I couldn't take it anymore... I hate myself so much, and the guilt sets my body moving quickly to the bathroom. I hear them both calling my name, but I slam the door and lock it. How could I expect this beautiful man to continue to want me after all the ways I've hurt him? It was never him that I ran from... It was me... I'm not good enough, and I know he's finally figuring it out.

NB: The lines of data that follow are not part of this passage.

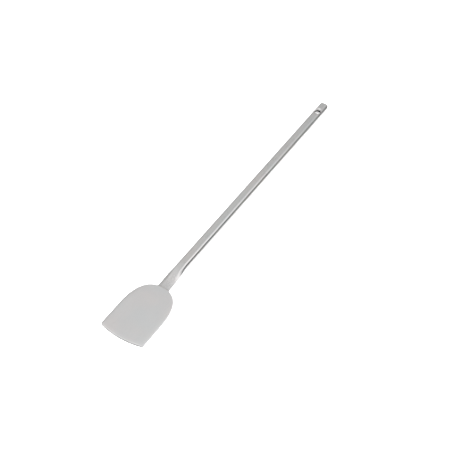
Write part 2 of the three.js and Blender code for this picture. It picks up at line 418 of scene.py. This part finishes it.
def tube_wear(p):
    """Wear is on the rim of the hole and on the folded edges of the pressed end."""
    rim = 1 - abs(math.hypot(p.x - HOLE_X, p.y) - HOLE_RADIUS) / HOLE_WEAR
    folded = 1 - share(p.x, *FOLDED_UNTIL)
    edge = (1 - (section_at(p.x)[0] / 2 - abs(p.y)) / (1.5 * MM)) * folded
    return max(rim, 0.7 * edge)


def drill():
    """What the hanging hole takes away: a round bar that flares where the hole's edges are rounded."""
    reach = 4 * MM
    low, high = DIMPLE_DEPTH, THICKNESS - DIMPLE_DEPTH
    profile = [(HOLE_RADIUS + 1.6 * HOLE_ROUND, -reach), (HOLE_RADIUS + HOLE_ROUND, low - 0.1 * MM)]
    profile += [(HOLE_RADIUS + HOLE_ROUND * (1 - math.sin(a)), low + HOLE_ROUND * (1 - math.cos(a)))
                for a in (u * math.pi / 2 for u in steps(6)[1:])]
    profile += [(radius, THICKNESS - height) for radius, height in reversed(profile)]
    turns = [math.tau * i / TURN_STEPS for i in range(TURN_STEPS)]
    rings = [[Vector((HOLE_X + r * math.cos(a), r * math.sin(a), z)) for a in turns] for r, z in profile]
    return loft("drill", rings)


def crown_rings(shape, inset, length, turns):
    """Rings of the crowned end: a section of the handle that closes in over a length."""
    middle = THICKNESS / 2
    rings = []
    for u in turns:
        along = math.sin(u * math.pi / 2)
        size = max(1 - along ** CAP_POWER, 0.01) ** (1 / CAP_POWER)
        ring = oval(CAP_X + length * along, *shape, inset)
        rings.append([Vector((p.x, p.y * size, middle + (p.z - middle) * size)) for p in ring])
    return rings


def make_cap():
    shape = section_at(END_X)
    length = END_X - CAP_X - CAP_SHORT
    outside = crown_rings(shape, 0, length, steps(CROWN_STEPS))
    hollow = crown_rings(shape, WALL, length - WALL, steps(CROWN_STEPS // 2))
    cap = loft("cap_crown", hollow[::-1] + outside, sharp_angle=50)
    paint(cap, "wear", lambda p: 0.5 * share(p.x, CAP_X + 2 * MM, END_X))
    paint(cap, "heat", lambda p: 0.3 * (1 - share(p.x, CAP_X, CAP_X + 3 * MM)))
    return cap


def make_seam():
    """The weld between tube and cap, ground nearly flush."""
    shape = section_at(END_X)
    start, end = TUBE_END_X, CAP_X
    places = [(mix(start, end, u), SEAM_GROOVE * abs(2 * u - 1) ** 4) for u in steps(8)]
    outside = [[grind(p) for p in oval(x, *shape, inset)] for x, inset in places]
    hollow = [oval(x, *shape, WALL) for x in (end, start)]
    seam = loft("seam_weld", outside + hollow, loop=True)
    paint(seam, "valley", lambda p: 0.3)
    return seam


def grind(p):
    """A point of the cap's weld, a little under flush where the grinder dug in."""
    depth = GROUND_DEPTH * max(unevenness(p.x, p.y, p.z, per_metre=180), 0)
    return p + (Vector((p.x, 0, THICKNESS / 2)) - p).normalized() * depth


# Welds


def ripple(along, across):
    """The bead's scalloped surface: crescents, one for each step of the torch, from 0 in a valley to 1."""
    phase = along / RIPPLE_PITCH + 0.55 * across ** 2
    return 1 - (phase % 1) ** 2


def bead(name, place, outward, up, height):
    """A rippled fillet weld, in the corner between a wall along up and a face along outward. Its root is at
    place(u), for u from 0 to 1."""
    length = (place(1) - place(0)).length
    rings, valleys = [], []
    for u in steps(round(length / RIPPLE_PITCH * RIPPLE_STEPS)):
        at = place(u)
        wobble = 1 + 0.08 * unevenness(at.x, at.y, 0, per_metre=260)
        taper = min(1, 0.45 + 6 * min(u, 1 - u))
        ring = [at - (outward + up) * SINK]
        for v in steps(BEAD_STEPS):
            across = 2 * v - 1
            swell = 0.56 + 0.1 * ripple(u * length, across) + 0.05 * (1 - across ** 2)
            angle = v * math.pi / 2
            round_to = Vector((math.cos(angle), math.sin(angle)))
            size = mix(1, swell * math.sqrt(2), 1 - across ** 2) * wobble * taper
            out = BEAD_LEG * round_to.x ** 1.25 * size
            rise = height * round_to.y ** 1.25 * size
            ring.append(at + outward * (out - SINK * round_to.y ** 6) + up * (rise - SINK * round_to.x ** 6))
            valleys.append(1 - ripple(u * length, across))
        rings.append(ring)
    weld = loft(name, rings, sharp_angle=70)
    layer = weld.data.attributes.new("valley", "FLOAT", "POINT")
    count = BEAD_STEPS + 1
    for r in range(len(rings)):
        for v in range(count):
            layer.data[r * (count + 1) + 1 + v].value = valleys[r * count + v]
    return weld


def shoulder_x(y):
    across = abs(y) / BLADE_HALF
    return BLADE_TOP_X - SHOULDER_LENGTH * (1 - (1 - across ** SHOULDER_POWER) ** (1 / SHOULDER_POWER))


def make_front_weld():
    """Across the front of the pressed tube, along the blade's top edge."""
    reach = PRESSED_HALF - 0.4 * MM

    def place(u):
        y = mix(-reach, reach, u)
        return Vector((shoulder_x(y), y, BLADE_Z))

    return bead("front_bead", place, Vector((1, 0, 0)), Vector((0, 0, 1)), SHEET * 0.9)


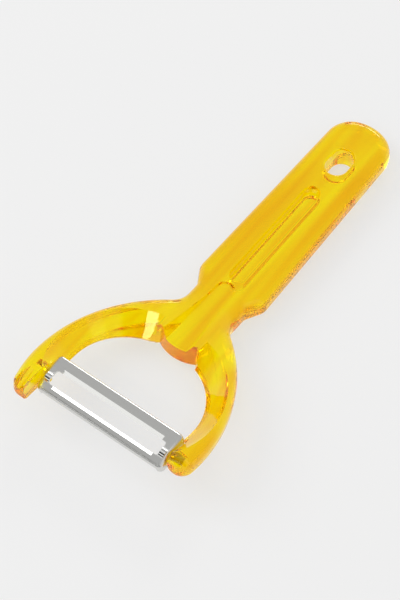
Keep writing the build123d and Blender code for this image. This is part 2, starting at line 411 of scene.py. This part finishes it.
def new_material(name):
    """An empty node material with its output node."""
    material = bpy.data.materials.new(name)
    material.use_nodes = True
    material.node_tree.nodes.clear()
    return material, add_node(material, "ShaderNodeOutputMaterial")


def connect(material, source, target):
    """Links two sockets."""
    material.node_tree.links.new(source, target)


def dressed_copy(node_name, piece_name, body, crease_angle):
    """A welded, smooth-shaded copy of a CAD node that stands for it and rides on its body."""
    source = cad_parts[node_name]
    mesh = source.data.copy()
    mesh.name = piece_name
    piece = bpy.data.objects.new(piece_name, mesh)
    bpy.context.scene.collection.objects.link(piece)
    shape = bmesh.new()
    shape.from_mesh(mesh)
    bmesh.ops.remove_doubles(shape, verts=shape.verts, dist=MERGE_DISTANCE)
    bmesh.ops.dissolve_degenerate(shape, edges=shape.edges, dist=MERGE_DISTANCE)
    for face in shape.faces:
        face.smooth = True
    for edge in shape.edges:
        edge.smooth = len(edge.link_faces) == 2 and edge.calc_face_angle() < crease_angle
    shape.to_mesh(mesh)
    shape.free()
    weighted = piece.modifiers.new("face_weighted_normals", "WEIGHTED_NORMAL")
    weighted.mode = "FACE_AREA"
    weighted.keep_sharp = True
    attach(piece, body)
    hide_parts(node_name)
    return piece


def set_material(piece, material):
    """Gives a piece one material."""
    piece.data.materials.clear()
    piece.data.materials.append(material)


def clear_plastic(finish):
    """Styrene-acrylonitrile, tinted yellow and moulded in a polished tool: glass-clear, deeper in
    colour where light has further to go through it, with soft flow marks along the handle. Part of
    the colour is in the skin, so that thin walls are yellow too."""
    material, output = new_material("clear_yellow_san")
    place = add_node(material, "ShaderNodeTexCoord")
    across = 1 / finish.flow_width
    flow = add_node(material, "ShaderNodeMapping", {
        "Location": (-PALE_MARK * across, 0, 0),
        "Scale": (across, 1 / finish.flow_length, across),
    }, {"Vector": place.outputs["Object"]})
    marks = add_node(material, "ShaderNodeTexNoise", {
        "Scale": 1.0,
        "Detail": 1.0,
    }, {"Vector": flow.outputs["Vector"]})
    skin = add_node(material, "ShaderNodeValToRGB", links={"Fac": marks.outputs["Fac"]})
    deep, pale = skin.color_ramp.elements
    deep.position, deep.color = FLOW_CONTRAST[0], linear(finish.deep_skin)
    pale.position, pale.color = FLOW_CONTRAST[1], linear(finish.skin)
    waves = add_node(material, "ShaderNodeBump", {
        "Strength": 1.0,
        "Distance": finish.ripple,
    }, {"Height": marks.outputs["Fac"]})
    shader = add_node(material, "ShaderNodeBsdfPrincipled", {
        "Roughness": finish.gloss_roughness,
        "IOR": finish.index,
        "Transmission Weight": finish.clearness,
        "Specular Tint": linear(finish.sheen),
    }, {"Base Color": skin.outputs["Color"], "Normal": waves.outputs["Normal"]})
    absorption = add_node(material, "ShaderNodeVolumeAbsorption", {
        "Color": linear(finish.tint),
        "Density": finish.absorption,
    })
    connect(material, shader.outputs["BSDF"], output.inputs["Surface"])
    connect(material, absorption.outputs["Volume"], output.inputs["Volume"])
    return material


def lined_steel(name, steel, roughness, scale, detail, relief):
    """Stainless steel with fine parallel lines: they vary its gloss and stand out a little."""
    material, output = new_material(name)
    place = add_node(material, "ShaderNodeTexCoord")
    stretch = add_node(material, "ShaderNodeMapping", {
        "Scale": scale,
    }, {"Vector": place.outputs["Object"]})
    lines = add_node(material, "ShaderNodeTexNoise", {
        "Scale": 1.0,
        "Detail": detail,
    }, {"Vector": stretch.outputs["Vector"]})
    gloss = add_node(material, "ShaderNodeMapRange", {
        "To Min": roughness - ROUGHNESS_SPREAD,
        "To Max": roughness + ROUGHNESS_SPREAD,
    }, {"Value": lines.outputs["Fac"]})
    bump = add_node(material, "ShaderNodeBump", {
        "Strength": relief,
        "Distance": GRAIN_DEPTH,
    }, {"Height": lines.outputs["Fac"]})
    shader = add_node(material, "ShaderNodeBsdfPrincipled", {
        "Base Color": linear(steel),
        "Metallic": 1.0,
    }, {"Roughness": gloss.outputs["Result"], "Normal": bump.outputs["Normal"]})
    connect(material, shader.outputs["BSDF"], output.inputs["Surface"])
    return material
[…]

I feel like I'm drowning in my tears, and I begin to gag. Hovering over the toilet, I feel the burning bile running up my throat and out my mouth. It's like fire burning me from the inside out. My head is exploding in pain, and I can't catch my breath as I continue to dry heave over the toilet. I hear them knocking and yelling to me, but I can't move from my position. I miss my Dad... I wish he could be here to tell me what's right...

I collapse sideways, clutching my head as the door bursts open.

"Shit! Sophia!"

There's an incredible roaring noise in my head that makes everything seem muffled. I know I'm being moved, but I feel weak all over.

"Sophia-ah? Please baby... Open your eyes for me... I need you to look at me love... Please!"

"Jungkook... Move away... Let me check her. Go and get some cool washcloths, and bring them to me... Call the front desk and ask if there's a doctor on staff..."

"I can't lose her Hyung... I can't..."

"You won't... Now move and do what I asked."

Hoseok

I don't blame Jungkook for finally cracking. I've been surprised that he's remained patient over the years, as the woman he loves runs away. It's a true testament to how much he really does adore her though. I wish he could have held back this time. Seeing Sophia's pale figure right now, I'm scared.

The doctor came, and after checking her, told us that she urgently needs to go to the hospital. We're sitting with her, waiting on the ambulance, and I see Jungkook breaking. He's blaming himself, and I'm not going to tell him he shouldn't. He knows that her stress ties into her predisposition to complications with the pregnancy, so he should have controlled himself. I love my brother, but Sophia is my fragile sister, and I have a weakness for her. My own anger at him right now makes it impossible to comfort him.